[Start of Data segment]

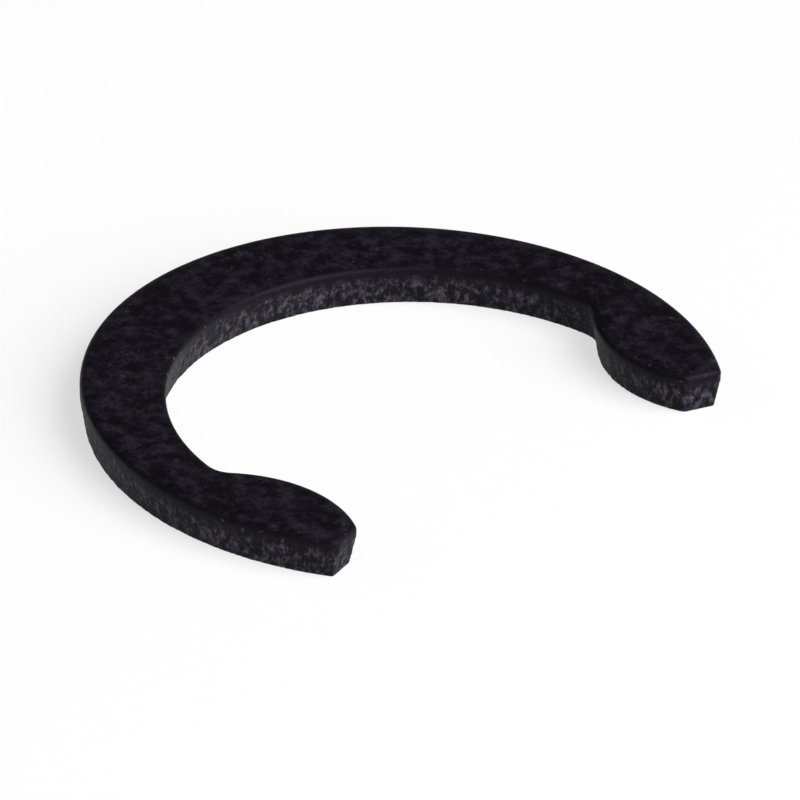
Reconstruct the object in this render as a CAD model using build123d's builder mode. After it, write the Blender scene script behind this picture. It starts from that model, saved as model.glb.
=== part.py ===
"""Open retaining clip, blanked in one piece from spring-steel strip.

The clip is pushed sideways over a shaft until its two end lugs snap past the widest point.
It then holds the shaft's groove at three places: the back of the bow and the two lugs.

Sizes are in millimetres and angles in degrees. The origin is on the shaft's axis, in the clip's
underside. +X runs out through the mouth and +Z through the thickness, to the rounded face.
"""
from build123d import *
from math import cos, radians, sin, tan
import os

# Plan, at the widest level of the edge
groove_diameter = 11.2   # circle in the shaft that the bow's back and both lugs touch
back_width = 2.4         # bow at its back, from that circle to the rim
bow_relief = 0.8         # how far the bow's inner arc swings clear of the circle at the sides
lug_angle = 72.0         # from the mouth's centre line to the point where a lug touches
lug_radius = 3.3         # crown of a lug
neck_radius = 0.7        # hollow where the bow runs into a lug
tip_angle = 17.4         # from that point on to the end face, along the rim
end_face_tilt = 17.0     # end face, away from square across the mouth
corner_radius = 0.25     # both corners of an end face

# Section, as a press tool leaves a blanked edge
thickness = 1.1          # strip
die_roll_radius = 0.2    # edge drawn round where the punch entered
land_height = 0.18       # burnished band, which stands square
fracture_angle = 10.5    # torn zone, which leans in below the land
burr_break = 0.04        # burr tumbled off the underside's edge

groove_radius = groove_diameter / 2
rim_radius = groove_radius + back_width
bow_radius = groove_radius + bow_relief
lug_centre_radius = groove_radius + lug_radius
lug_x = lug_centre_radius * cos(radians(lug_angle))
lug_y = lug_centre_radius * sin(radians(lug_angle))
tip_x = rim_radius * cos(radians(lug_angle - tip_angle))
tip_y = rim_radius * sin(radians(lug_angle - tip_angle))
mouth_x = tip_x - tip_y * tan(radians(end_face_tilt))
mouth_half_angle = 90 - end_face_tilt
fracture_height = thickness - die_roll_radius - land_height
fracture_inset = (fracture_height - burr_break) * tan(radians(fracture_angle))


def cut_wedge(apex_x, half_angle):
    """Clear the sketch between two lines that leave (apex_x, 0) at +/- half_angle from +X."""
    reach = 4 * rim_radius
    side_x = apex_x + reach * cos(radians(half_angle))
    side_y = reach * sin(radians(half_angle))
    corners = [(apex_x, 0), (side_x, -side_y), (side_x + reach, 0), (side_x, side_y)]
    Polygon(corners, align=None, mode=Mode.SUBTRACT)


def outline(height, inset):
    """Return the clip's outline at a height, with its edge set in by inset all round."""
    with BuildSketch(Plane.XY.offset(height)) as plan:
        # The bow is a crescent, thickest at the back, that ends in line with the lugs' crowns.
        Circle(rim_radius - inset)
        with Locations((bow_relief, 0)):
            Circle(bow_radius + inset, mode=Mode.SUBTRACT)
        cut_wedge(0, lug_angle)
        # Each lug is a round crown, trimmed to the rim and to its end face.
        with Locations((lug_x, lug_y), (lug_x, -lug_y)):
            Circle(lug_radius - inset)
        Circle(rim_radius - inset, mode=Mode.INTERSECT)
        cut_wedge(mouth_x - inset / sin(radians(mouth_half_angle)), mouth_half_angle)
        # The necks are the points furthest from the mouth, and the four corners the nearest.
        fillet(plan.vertices().sort_by(Axis.X)[:2], neck_radius + inset)
        fillet(plan.vertices().sort_by(Axis.X)[-4:], corner_radius)
    return plan.sketch


os.makedirs("parts", exist_ok=True)

underside = outline(0, fracture_inset + burr_break)
burr_edge = outline(burr_break, fracture_inset)
widest = outline(fracture_height, 0)

with BuildPart() as retaining_clip:
    loft([underside, burr_edge, widest], ruled=True)
    extrude(widest, amount=land_height + die_roll_radius)
    fillet(retaining_clip.faces().sort_by(Axis.Z)[-1].edges(), die_roll_radius)

retaining_clip.part.label = "retaining_clip"
export_step(retaining_clip.part, "parts/retaining_clip.step")
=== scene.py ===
"""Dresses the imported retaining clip: its blanked edge, its black oxide finish, and a plain studio."""
from collections import namedtuple
from math import acos, atan2, ceil, cos, hypot, pi, radians, sin, sqrt, tan

import bpy
import numpy as np
from bpy.props import FloatProperty, FloatVectorProperty, IntProperty, PointerProperty
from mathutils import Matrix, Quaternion, Vector, noise
from mathutils.kdtree import KDTree


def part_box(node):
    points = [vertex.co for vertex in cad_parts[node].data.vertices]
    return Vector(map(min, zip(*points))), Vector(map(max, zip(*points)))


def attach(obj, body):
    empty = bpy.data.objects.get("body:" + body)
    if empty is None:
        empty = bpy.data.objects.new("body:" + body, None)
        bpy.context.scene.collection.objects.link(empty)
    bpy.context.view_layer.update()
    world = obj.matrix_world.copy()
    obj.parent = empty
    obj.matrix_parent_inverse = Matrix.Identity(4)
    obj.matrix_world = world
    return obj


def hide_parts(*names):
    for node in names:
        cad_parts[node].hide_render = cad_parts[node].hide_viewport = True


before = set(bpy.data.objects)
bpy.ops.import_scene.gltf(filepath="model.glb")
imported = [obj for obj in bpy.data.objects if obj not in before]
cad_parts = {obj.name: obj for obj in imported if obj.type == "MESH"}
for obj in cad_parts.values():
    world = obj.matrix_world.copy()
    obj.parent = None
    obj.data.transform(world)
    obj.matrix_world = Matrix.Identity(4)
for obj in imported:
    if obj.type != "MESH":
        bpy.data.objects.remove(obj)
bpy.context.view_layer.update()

bl_info = {
    "name": "Retaining Clip",
    "version": (1, 0, 0),
    "blender": (4, 5, 0),
    "location": "3D View > Sidebar > Clip",
    "description": "Builds an open retaining clip with a blanked edge and a black oxide finish",
    "category": "Object",
}

MM = 0.001
NODE = "retaining_clip"
LOW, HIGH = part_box(NODE)
RIM_RADIUS = (HIGH.y - LOW.y) / 2
TRACE_STEP = 0.005 * MM
FLOOR_GAP = 0.005 * MM

# An arc's side is 1 where the metal lies inside it, and -1 where it lies outside.
Arc = namedtuple("Arc", "centre radius start sweep side")
Line = namedtuple("Line", "start end")

# A traced row is x, y, the inward normal's x and y, and the curvature. This mirrors it to the lower half.
LOWER_HALF = np.array([1, -1, 1, -1, 1])


def linear(hex_colour):
    """Turn an sRGB hex colour into linear red, green and blue, with an alpha of 1."""
    channels = [int(hex_colour[i:i + 2], 16) / 255 for i in (1, 3, 5)]
    return (*[c / 12.92 if c <= 0.04045 else ((c + 0.055) / 1.055) ** 2.4 for c in channels], 1.0)


def length(name, description, millimetres):
    """Return a property that holds a length."""
    return FloatProperty(name=name, description=description, default=millimetres * MM, min=0.0,
                         precision=5, unit="LENGTH")


def angle(name, description, degrees):
    """Return a property that holds an angle."""
    return FloatProperty(name=name, description=description, default=radians(degrees), unit="ROTATION")


def power(name, description, watts):
    """Return a property that holds a lamp's power."""
    return FloatProperty(name=name, description=description, default=watts, min=0.0, unit="POWER")


def colour(name, description, hex_colour):
    """Return a property that holds a colour."""
    return FloatVectorProperty(name=name, description=description, default=linear(hex_colour), size=4,
                               min=0.0, max=1.0, subtype="COLOR")


class ClipPlan(bpy.types.PropertyGroup):
    """The clip seen from above. Its rim and its thickness come from the frame."""

    back_width: length("Back width", "Bow at its back, from the groove to the rim", 2.4)
    bow_relief: length("Bow relief", "Room between the bow's sides and the groove", 0.8)
    lug_angle: angle("Lug angle", "From the mouth's centre line to a lug's crown", 72.0)
    lug_radius: length("Lug radius", "Crown of a lug", 3.3)
    neck_radius: length("Neck radius", "Hollow where the bow runs into a lug", 0.7)
    tip_angle: angle("Tip angle", "From a lug's crown on to its end face, along the rim", 17.4)
    end_face_tilt: angle("End face tilt", "Away from square across the mouth", 17.0)
    corner_radius: length("Corner radius", "Both corners of an end face", 0.25)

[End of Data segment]

- _What is asked_
Reproduce, please, the lines of the material from its first line down to the line containing "from spring-steel strip.", keeping both ends and nothing beyond them.

- _Correct response_
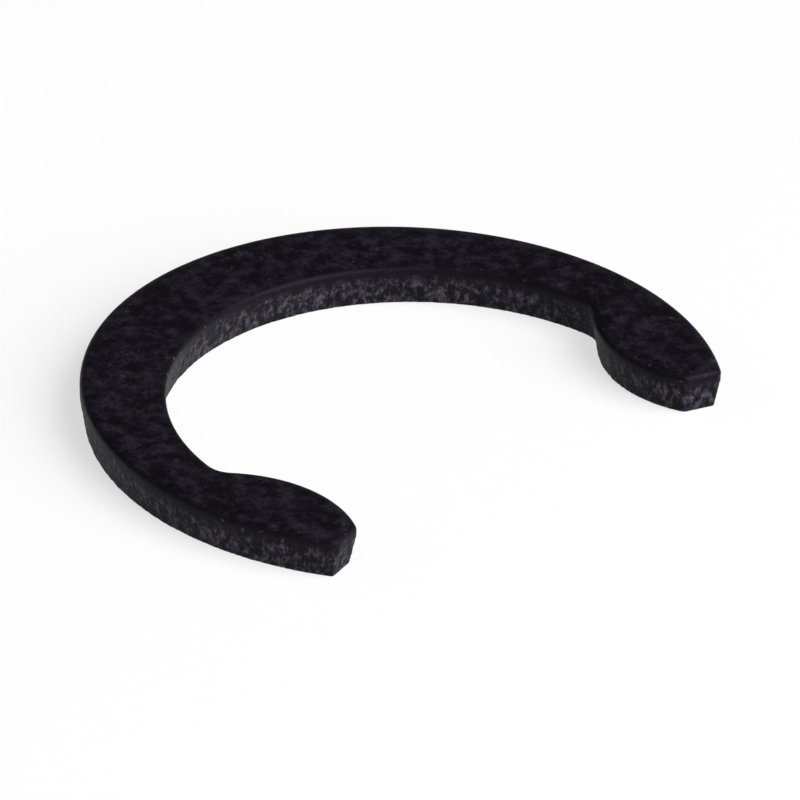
Reconstruct the object in this render as a CAD model using build123d's builder mode. After it, write the Blender scene script behind this picture. It starts from that model, saved as model.glb.
=== part.py ===
"""Open retaining clip, blanked in one piece from spring-steel strip.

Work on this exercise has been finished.